3. Once you have computed the output from all the N layers of Encoder, the final (Key, Value) pairs are passed to each Encoder-Decoder Attention block of the Decoder. This completes the Encoder part of our Transformers.
4. Since the decoder is auto-regressive in nature it takes in a list of previous outputs as inputs. The tokens are then converted to Word Embedding and then added to their respective Positional Encoding to get the final input for our Decoder.
5. The Decoder also consists of N identical layers (N = 6 in the original paper). Each layer consist of the following components:
- Multi-Headed Self-Attention layer (Decoder): Produces a representation for each position in the decoder to encode all positions in the decoder up to and including that position. We need to prevent leftward information flow in the decoder to preserve the auto-regressive property.
- Multi-Headed Cross-Attention layer(Encoder-Decoder): This is the part of the Transformers where the mapping between input and output word takes place. (K, V) pairs come from Encoder and Q values come from the previous layer of Decoder and then cross- attention is calculated.
- Add and norm: Similar to Encoder.
- Point-wise, fully connected layer: Similar to Encoder.
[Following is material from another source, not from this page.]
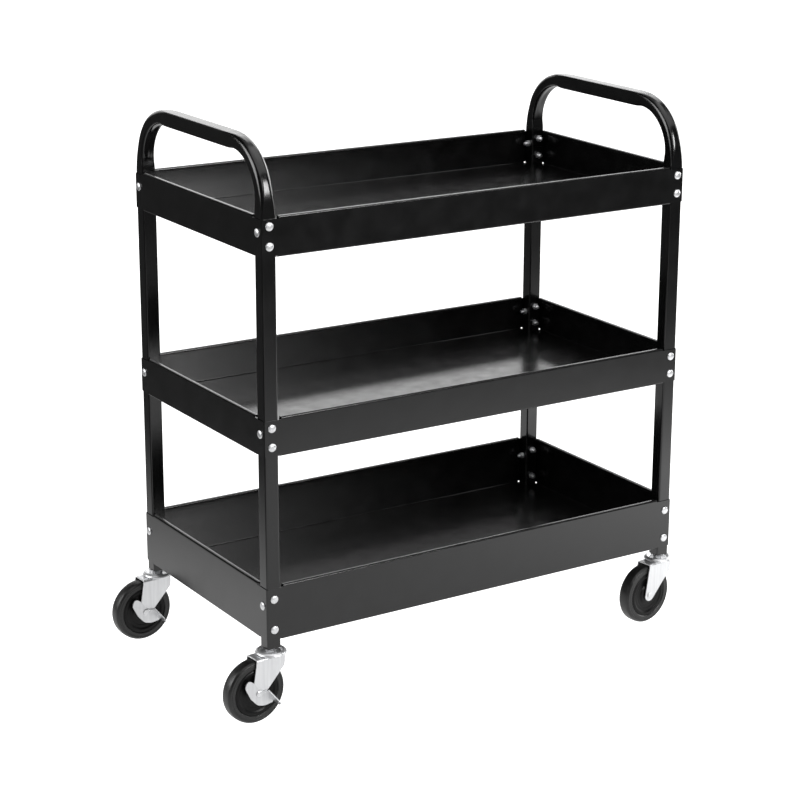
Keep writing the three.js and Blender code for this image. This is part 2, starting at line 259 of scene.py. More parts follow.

6. Once you have computed the output from all the N layers of Decoder, it is passed through a linear layer, that acts as a classifier. The classifier is as big as the vocab size. It is then fed into a softmax layer to get a probability distribution over all the outputs of the Decoder. We then take the index of the highest probability score, and the word at that index is our predicted word.
Drawbacks of Transformer:
All good things have a bad side. The same is the case with Transformers.
- Needless to say, Transformers are very large models so they require a lot of compute power and a lot of data to train. (Reformers are more memory-efficient and much faster than Transformers. They have basically replaced the dot-product attention with locality-sensitive hashing (LSH). Also, they have used reversible residual layers instead of the standard residuals.)
- RNN seems to outperform Transformers for hierarchical data that is for tasks like Parsing. Some of the related work can be found in this paper.
Transformers on Images:
Hold on! The title of this blog says “A friendly introduction to Sequence Problems” and images are not sequences. Well, you can interpret an image as a sequence of patches and process it by a Transformer encoder. Simply divide your image into patches and provide the sequence of linear embeddings of these patches as an input to a Transformer Encoder. Image patches are treated the same way as tokens (words) in an NLP down-stream task. This method can be used to replace the current widely used CNN based methods for feature extraction in your image processing pipeline. Vision Transformers are based on this concept. (Definitely going to write a blog on this paper in the future since it’s the first time a purely Transformer based model beat the SOTA CNN based model in image recognition. CNN is dead? Long Live Self-Attention?? )